#### [WHAT NEEDS TO BE DONE]
Print the lines of the data, starting with the first, up to and including the line where "space_floor, space_top = (corner[2]" appears.

#### [COLLECTED DATA]
★ ★ ★
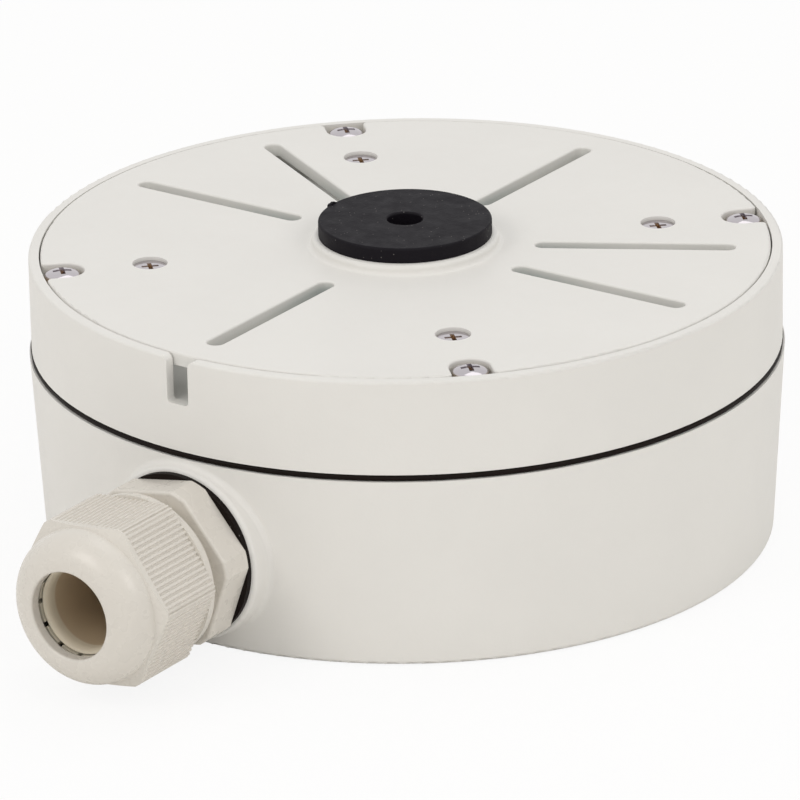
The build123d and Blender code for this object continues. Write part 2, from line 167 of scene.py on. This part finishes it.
# Places on the solids, in metres
plate_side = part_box("mounting_plate")[1][0]
recess_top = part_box("cover_screw_1")[1][2]
seal_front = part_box("gland_seal")[0][1]
openings = frame["record"]["physics"]["openings"]
under_plate = next(opening for opening in openings if opening["name"] == "space_under_plate")
space_floor, space_top = (corner[2] for corner in under_plate["box_m"])


def new_material(name):
    """A node material with its tree and its principled shader."""
    material = bpy.data.materials.new(name)
    material.use_nodes = True
    tree = material.node_tree
    return material, tree, tree.nodes["Principled BSDF"]


def noise(tree, scale, detail=2.0):
    """Noise over the part's own coordinates, in cycles a metre."""
    place = tree.nodes.new("ShaderNodeTexCoord")
    node = tree.nodes.new("ShaderNodeTexNoise")
    node.inputs["Scale"].default_value = scale
    node.inputs["Detail"].default_value = detail
    tree.links.new(place.outputs["Object"], node.inputs["Vector"])
    return node.outputs["Fac"]


def spread(tree, value, low, high, start=0.3, end=0.7):
    """The value's range from start to end mapped to low and high."""
    node = tree.nodes.new("ShaderNodeMapRange")
    node.inputs["From Min"].default_value = start
    node.inputs["From Max"].default_value = end
    node.inputs["To Min"].default_value = low
    node.inputs["To Max"].default_value = high
    tree.links.new(value, node.inputs["Value"])
    return node.outputs["Result"]


def fade(tree, value, low, high, level, offsets):
    """From low to high between two offsets from a level."""
    return spread(tree, value, low, high, level + offsets[0], level + offsets[1])


def tint(tree, colour, value, low, high):
    """The colour made a little darker or lighter by a value from 0 to 1."""
    mix = tree.nodes.new("ShaderNodeMix")
    mix.data_type = "RGBA"
    mix.inputs["A"].default_value = [c * low for c in colour] + [1]
    mix.inputs["B"].default_value = [c * high for c in colour] + [1]
    tree.links.new(value, mix.inputs["Factor"])
    return mix.outputs["Result"]


def over_colour(tree, below, colour, value):
    """Another colour laid over a colour's socket where the value is 1."""
    mix = tree.nodes.new("ShaderNodeMix")
    mix.data_type = "RGBA"
    tree.links.new(below, mix.inputs["A"])
    mix.inputs["B"].default_value = (*colour, 1)
    tree.links.new(value, mix.inputs["Factor"])
    return mix.outputs["Result"]


def combine(tree, operation, first, second):
    """One value from two, such as their product or the greater of them."""
    node = tree.nodes.new("ShaderNodeMath")
    node.operation = operation
    tree.links.new(first, node.inputs[0])
    tree.links.new(second, node.inputs[1])
    return node.outputs["Value"]


def specks(tree, scale, radius, share):
    """1 on small round specks in a share of the cells, 0 elsewhere. The scale is in cells a metre."""
    place = tree.nodes.new("ShaderNodeTexCoord")
    cells = tree.nodes.new("ShaderNodeTexVoronoi")
    cells.inputs["Scale"].default_value = scale
    tree.links.new(place.outputs["Object"], cells.inputs["Vector"])
    channels = tree.nodes.new("ShaderNodeSeparateColor")
    tree.links.new(cells.outputs["Color"], channels.inputs["Color"])
    dots = spread(tree, cells.outputs["Distance"], 1, 0, radius * SPECK_CORE, radius)
    chosen = fade(tree, channels.outputs["Red"], 0, 1, 1 - share, (0, SPECK_CHOICE))
    return combine(tree, "MULTIPLY", dots, chosen)


def coordinate(tree, axis):
    """The point's X, Y or Z in metres."""
    place = tree.nodes.new("ShaderNodeTexCoord")
    split = tree.nodes.new("ShaderNodeSeparateXYZ")
    tree.links.new(place.outputs["Object"], split.inputs["Vector"])
    return split.outputs[axis]


def axis_distance(tree):
    """The point's distance from the Z axis in metres."""
    place = tree.nodes.new("ShaderNodeTexCoord")
    flat = tree.nodes.new("ShaderNodeVectorMath")
    flat.operation = "MULTIPLY"
    flat.inputs[1].default_value = (1, 1, 0)
    tree.links.new(place.outputs["Object"], flat.inputs[0])
    length = tree.nodes.new("ShaderNodeVectorMath")
    length.operation = "LENGTH"
    tree.links.new(flat.outputs["Vector"], length.inputs[0])
    return length.outputs["Value"]


def bump(tree, shader, height, depth):
    """Relief of this depth in metres on the shader's normal."""
    node = tree.nodes.new("ShaderNodeBump")
    node.inputs["Distance"].default_value = depth
    tree.links.new(height, node.inputs["Height"])
    tree.links.new(node.outputs["Normal"], shader.inputs["Normal"])


def plain_surface(name, colour, roughness, grain, depth, metallic=0.0, variation=0.03, specular=0.5):
    """A material with a little colour variation, uneven gloss and a fine grain."""
    material, tree, shader = new_material(name)
    shader.inputs["Metallic"].default_value = metallic
    shader.inputs["Specular IOR Level"].default_value = specular
    patches = spread(tree, noise(tree, PATCH_SCALE, PATCH_DETAIL), 0, 1)
    own = tint(tree, colour, patches, 1 - variation, 1 + variation)
    tree.links.new(own, shader.inputs["Base Color"])
    smoothest = roughness * (1 - GLOSS_SPREAD)
    roughest = roughness * (1 + GLOSS_SPREAD)
    gloss = spread(tree, noise(tree, GLOSS_SCALE), smoothest, roughest)
    tree.links.new(gloss, shader.inputs["Roughness"])
    bump(tree, shader, noise(tree, grain), depth)
    return material


def recolour(material, colour, make_mask):
    """Lays a colour over the material's own where the mask made by a function of its tree is 1."""
    tree = material.node_tree
    base = tree.nodes["Principled BSDF"].inputs["Base Color"]
    own = base.links[0].from_socket
    tree.links.new(over_colour(tree, own, colour, make_mask(tree)), base)


def space_shade_mask(tree):
    """Painted shade: rises towards the centre on the walls of the slots and of the space under the plate, 0
    elsewhere.
    """
    low = fade(tree, coordinate(tree, "Z"), 0, 1, space_floor, SHADE_AT_FLOOR)
    high = fade(tree, coordinate(tree, "Z"), 1, 0, space_top, SHADE_AT_TOP)
    near = fade(tree, axis_distance(tree), 1, 0, plate_side, SHADE_AT_EDGE)
    inward = spread(tree, axis_distance(tree), 1, SHADE_OUTER_SHARE, *SHADE_RADII)
    between = combine(tree, "MULTIPLY", low, high)
    return combine(tree, "MULTIPLY", between, combine(tree, "MULTIPLY", near, inward))


def screw_shade_mask(tree):
    """Painted shade and reflection: 1 well below the tops of the screws' heads, as in their recesses, and 0
    at the tops.
    """
    return fade(tree, coordinate(tree, "Z"), 1, 0, recess_top, SCREW_SHADE_DEPTHS)


def bore_shade_mask(tree):
    """Painted shade in the seal's bore: 0 on the seal's nose, 1 behind it."""
    return fade(tree, coordinate(tree, "Y"), 0, 1, seal_front, BORE_SHADE_DEPTHS)


materials = {name: plain_surface(name, **look) for name, look in SURFACES.items()}
# Painted shade, deeper towards the centre, in the slots and the space under the plate
recolour(materials["housing_paint"], PAINTED_SPACE_SHADE, space_shade_mask)
for rubber, dust in DUST.items():
    recolour(materials[rubber], RUBBER_DUST, lambda tree: specks(tree, *dust))
# Painted shade and reflection below the tops of the screws' heads
recolour(materials["bright_screw"], SCREW_SHADE_AND_REFLECTION, screw_shade_mask)
# Painted shade in the bore behind the seal's nose
recolour(materials["seal_rubber"], SEAL_BORE_SHADE, bore_shade_mask)

for part in frame["record"]["subparts"]:
    node = nodes[part["node"]]
    node.data.materials.clear()
    node.data.materials.append(materials[OWN_SURFACES.get(part["node"], part["material_slot"])])


def ring_piece(name, rows, closed, material):
    """A piece on the housing from rows of points round the Z axis. A closed one is smooth, with no ends."""
    count = len(rows[0])
    faces = []
    for k in range(len(rows) if closed else len(rows) - 1):
        here = k * count
        there = (k + 1) % len(rows) * count
        for i in range(count):
            j = (i + 1) % count
            faces.append((here + i, there + i, there + j, here + j))
    if not closed:
        last = (len(rows) - 1) * count
        faces.append(tuple(range(count)))
        faces.append(tuple(reversed(range(last, last + count))))
    mesh = bpy.data.meshes.new(name)
    mesh.from_pydata([point for row in rows for point in row], [], faces)
    mesh.polygons.foreach_set("use_smooth", [closed] * len(faces))
    mesh.materials.append(materials[material])
    piece = bpy.data.objects.new(name, mesh)
    scene.collection.objects.link(piece)
    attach(piece, "housing")


def round_point(radius, angle, height):
    """The point at this radius and angle round the Z axis, and this height."""
    return (radius * math.cos(angle), radius * math.sin(angle), height)


def make_gasket_edge():
    """The rubber squeezed out between the base and the cover, a little uneven round its length."""
    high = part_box("cover_gasket")[1]
    low_z = high[2] - GASKET_THICKNESS
    inner = high[0] - GASKET_ROOT
    rows = []
    for k in range(GASKET_STEPS):
        angle = 2 * math.pi * k / GASKET_STEPS
        uneven = GASKET_WAVE_HEIGHT * sum(math.sin(waves * angle + phase) for waves, phase in GASKET_WAVES)
        row = [round_point(inner, angle, low_z)]
        for i in range(GASKET_CURVE_STEPS + 1):
            share = i / GASKET_CURVE_STEPS
            swell = (GASKET_SWELL + uneven) * (1 - (2 * share - 1) ** GASKET_FLATNESS)
            row.append(round_point(high[0] + swell, angle, low_z + share * GASKET_THICKNESS))
        row.append(round_point(inner, angle, high[2]))
        rows.append(row)
    ring_piece("gasket_edge", rows, True, "brown_rubber")


def make_grommet_flash():
    """A scrap of moulding flash on the grommet's upper edge."""
    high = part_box("cable_grommet")[1]
    outer = high[0] + FLASH_STAND
    inner = outer - FLASH_WIDTH
    start, end = (math.radians(angle) for angle in FLASH_ANGLES)
    rows = []
    for k in range(FLASH_STEPS + 1):
        share = k / FLASH_STEPS
        angle = start + share * (end - start)
        ripple = 1 - FLASH_RIPPLE_SHARE + FLASH_RIPPLE_SHARE * math.cos(FLASH_RIPPLES * math.pi * share)
        rise = FLASH_HEIGHT * (FLASH_END_SHARE + math.sin(math.pi * share) * ripple)
        rows.append([
            round_point(inner, angle, high[2] - FLASH_INNER_ROOT),
            round_point(outer, angle, high[2] - FLASH_OUTER_ROOT),
            round_point(outer, angle, high[2] + rise * FLASH_OUTER_SHARE),
            round_point(inner, angle, high[2] + rise),
        ])
    ring_piece("grommet_flash", rows, False, "black_rubber")


def make_camera():
    """The photograph's view."""
    heading = math.radians(CAMERA_HEADING)
    elevation = math.radians(CAMERA_ELEVATION)
    level = math.cos(elevation)
    forward = Vector((math.cos(heading) * level, math.sin(heading) * level, -math.sin(elevation)))
    camera = bpy.data.objects.new("camera", bpy.data.cameras.new("camera"))
    camera.data.sensor_width = SENSOR_WIDTH
    camera.data.lens = CAMERA_LENS
    camera.data.clip_start = CAMERA_CLIP
    camera.location = CAMERA_AIM - forward * CAMERA_DISTANCE
    turn = Quaternion((0, 0, 1), math.radians(CAMERA_ROLL))
    camera.rotation_mode = "QUATERNION"
    camera.rotation_quaternion = forward.to_track_quat("-Z", "Y") @ turn
    scene.collection.objects.link(camera)
    scene.camera = camera


def add_lamp(name, place, size, power):
    """A square white lamp that faces down."""
    lamp = bpy.data.objects.new(name, bpy.data.lights.new(name, "AREA"))
    lamp.data.size = size
    lamp.data.energy = power
    lamp.location = place
    scene.collection.objects.link(lamp)
    return lamp


def add_studio_lamp(name, place, size, power, colour):
    """A square soft lamp of this colour that faces the part."""
    lamp = add_lamp(name, place, size, power)
    lamp.data.color = colour
    lamp.rotation_mode = "QUATERNION"
    lamp.rotation_quaternion = (LAMP_TARGET - Vector(place)).to_track_quat("-Z", "Y")


def add_space_lamp():
    """A faint round lamp just under the plate, for the light that bounces about in the space there."""
    place = (0, 0, space_top - SPACE_LAMP_DROP)
    lamp = add_lamp("space_light", place, 2 * (plate_side - SPACE_LAMP_INSET), SPACE_LAMP_POWER)
    lamp.data.shape = "DISK"


def make_world():
    """White to the camera and in reflections, softer as a light."""
    world = bpy.data.worlds.new("world")
    scene.world = world
    world.use_nodes = True
    tree = world.node_tree
    background = tree.nodes["Background"]
    background.inputs["Color"].default_value = (*WHITE, 1)
    path = tree.nodes.new("ShaderNodeLightPath")
    seen = combine(tree, "MAXIMUM", path.outputs["Is Camera Ray"], path.outputs["Is Transmission Ray"])
    mirrored = combine(tree, "MAXIMUM", seen, path.outputs["Is Glossy Ray"])
    strength = spread(tree, mirrored, WORLD_LIGHT, WORLD_SEEN, 0.0, 1.0)
    tree.links.new(strength, background.inputs["Strength"])


def make_floor():
    """A plain pale floor that reads as white round a faint shadow."""
    corners = [(x * FLOOR_HALF, y * FLOOR_HALF, 0) for x, y in ((-1, -1), (1, -1), (1, 1), (-1, 1))]
    mesh = bpy.data.meshes.new("floor")
    mesh.from_pydata(corners, [], [(0, 1, 2, 3)])
    floor = bpy.data.objects.new("floor", mesh)
    floor.location.z = -FLOOR_DROP
    scene.collection.objects.link(floor)
    material, tree, shader = new_material("floor")
    shader.inputs["Base Color"].default_value = (*FLOOR, 1)
    shader.inputs["Roughness"].default_value = FLOOR_ROUGHNESS
    glow = tree.nodes.new("ShaderNodeEmission")
    glow.inputs["Color"].default_value = (*WHITE, 1)
    mix = tree.nodes.new("ShaderNodeMixShader")
    path = tree.nodes.new("ShaderNodeLightPath")
    share = spread(tree, path.outputs["Is Camera Ray"], 0.0, FLOOR_GLOW, 0.0, 1.0)
    tree.links.new(share, mix.inputs["Fac"])
    tree.links.new(shader.outputs["BSDF"], mix.inputs[1])
    tree.links.new(glow.outputs["Emission"], mix.inputs[2])
    tree.links.new(mix.outputs["Shader"], tree.nodes["Material Output"].inputs["Surface"])
    mesh.materials.append(material)


make_gasket_edge()
make_grommet_flash()
scene.view_settings.view_transform = "Standard"
make_camera()
make_world()
make_floor()
for name, lamp in LAMPS.items():
    add_studio_lamp(name, *lamp)
add_space_lamp()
★ ★ ★
#### [OUTPUT OF THE TASK]
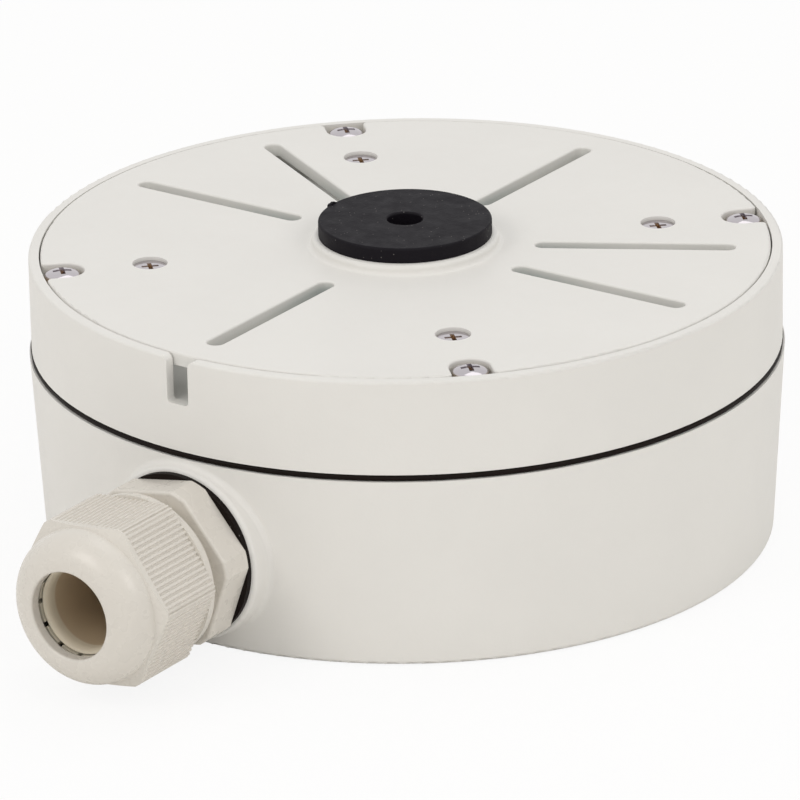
The build123d and Blender code for this object continues. Write part 2, from line 167 of scene.py on. This part finishes it.
# Places on the solids, in metres
plate_side = part_box("mounting_plate")[1][0]
recess_top = part_box("cover_screw_1")[1][2]
seal_front = part_box("gland_seal")[0][1]
openings = frame["record"]["physics"]["openings"]
under_plate = next(opening for opening in openings if opening["name"] == "space_under_plate")
space_floor, space_top = (corner[2] for corner in under_plate["box_m"])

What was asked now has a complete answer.